On Wednesday, the company confirmed that it was assisting the US Department of Justice after information was requested largely relating to events prior to its acquisition of Networkers International in 2015.
According to a media report, the ongoing investigation centres around Networkers supplying contract staff to Iranian firm Skycom, a company that the US government maintains was a front designed to cover up Huawei’s business in the country which was operating in violation of US sanctions, between 2010 and 2016.
The DOJ alleges that Huawei used Skycom to get its hands on embargoed US technology and goods inside Iran and to move money out of the country, charges which Huawei denies.
The investigation forms part of an ongoing international scandal around Huawei’s alleged influence in the telecoms sector and whether or not the use of its technology is making countries and citizens vulnerable to Chinese spying, a dispute that has involved the arrest of Huawei’s finance boss, Meng Wanzhou, in December last year.
Despite the fact that the investigation did not connect directly to Gattaca, the news didn’t do much to improve investor sentiment, with shares tumbling 9.7p, or 8.4pc to 107p over the course of the week.
Meanwhile, legal wrangling was yielding some more positive news for music download platform 7digital Group PLC (LON:7DIG), which soared 0.5p, or 57pc, to 1.5p after it reached a settlement with German electronics retailer MediaMarktSaturn over its Juke music service.

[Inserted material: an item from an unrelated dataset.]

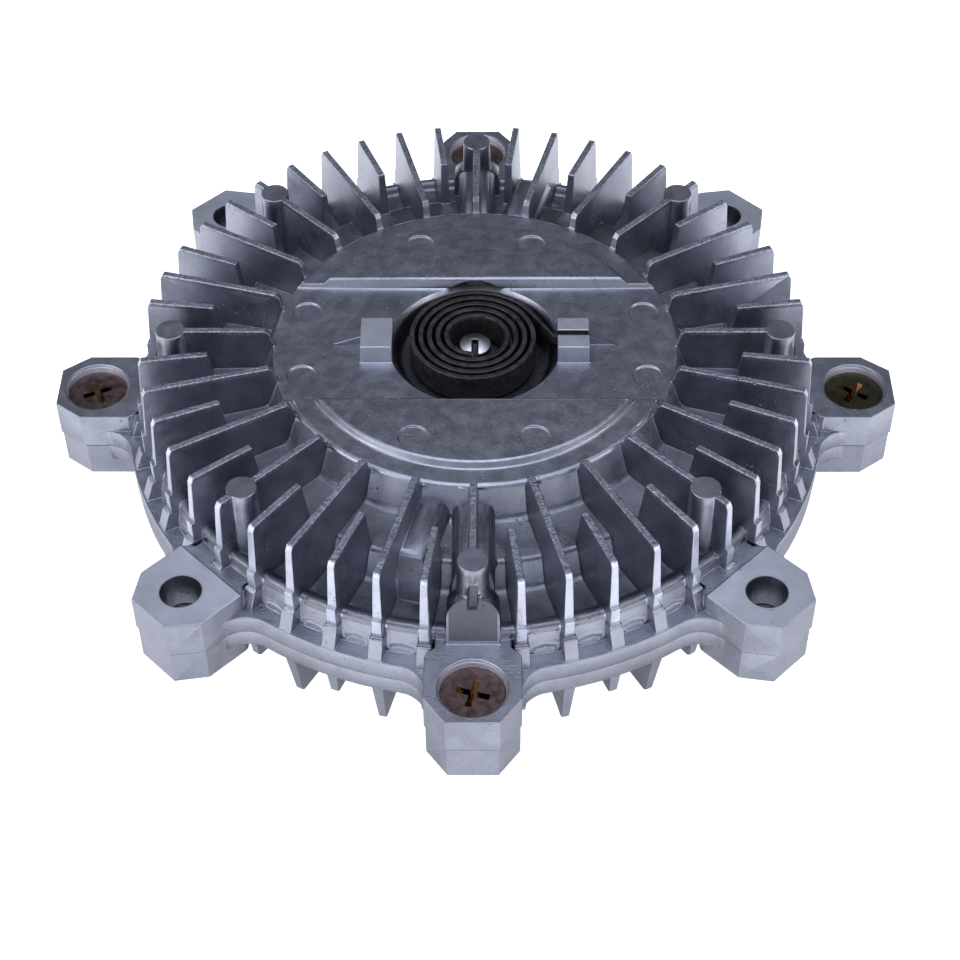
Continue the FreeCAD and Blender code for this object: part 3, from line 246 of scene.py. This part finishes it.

7digital said for an immediate payment of €4mln by Juke it would be released from all outstanding contracts and commitments relating to the service, and will also use the proceeds to pay off £500,000 in loans to Juke.
Hormonal disease specialist Diurnal Group PLC (LON:DNL) was given a boost as shares surged 4p, or 14pc to 32p after it submitted a marketing authorisation application for Alkindi, its treatment for adrenal insufficiency in children, as well as receiving a second patent for the product in Israel.
A deal with Kuwaiti commodities traders helped put a spring in the step of fuel developer Quadrise Fuels International PLC (LON:QFI), with its shares lifted 0.4p, or 14pc higher to 3.6p as it said the deal was “an important milestone” for its Middle East efforts.
The AIM All-Share crept up 2.5 points, or 0.3pc over the week to 912.5, while the FTSE 100 shed 72 points, or 1pc, to 7,106.
Among the small cap fallers, XLMedia PLC (LON:XLM) lost nearly a third of its value over the week, with shares plunging 24p, or 30pc to 55p after it unveiled plans to cut back on non-core activities and focus on its online publishing business, a move that was expected to knock both earnings and revenues in 2019.
An earnings warning also caused pain for Fusion Antibodies PLC (LON:FAB) after it cautioned that takings for the year ended March 2019 would be materially below market expectations, with the shares sinking 7p, or 18pc to 30.5p in response.
Completing the warning trifecta was e-commerce firm Proactis Holdings PLC (LON:PHD), which plunged 76p, or 65pc to 40.5p after it revealed its trading deteriorated in 2019 which led to a cut to its growth forecasts.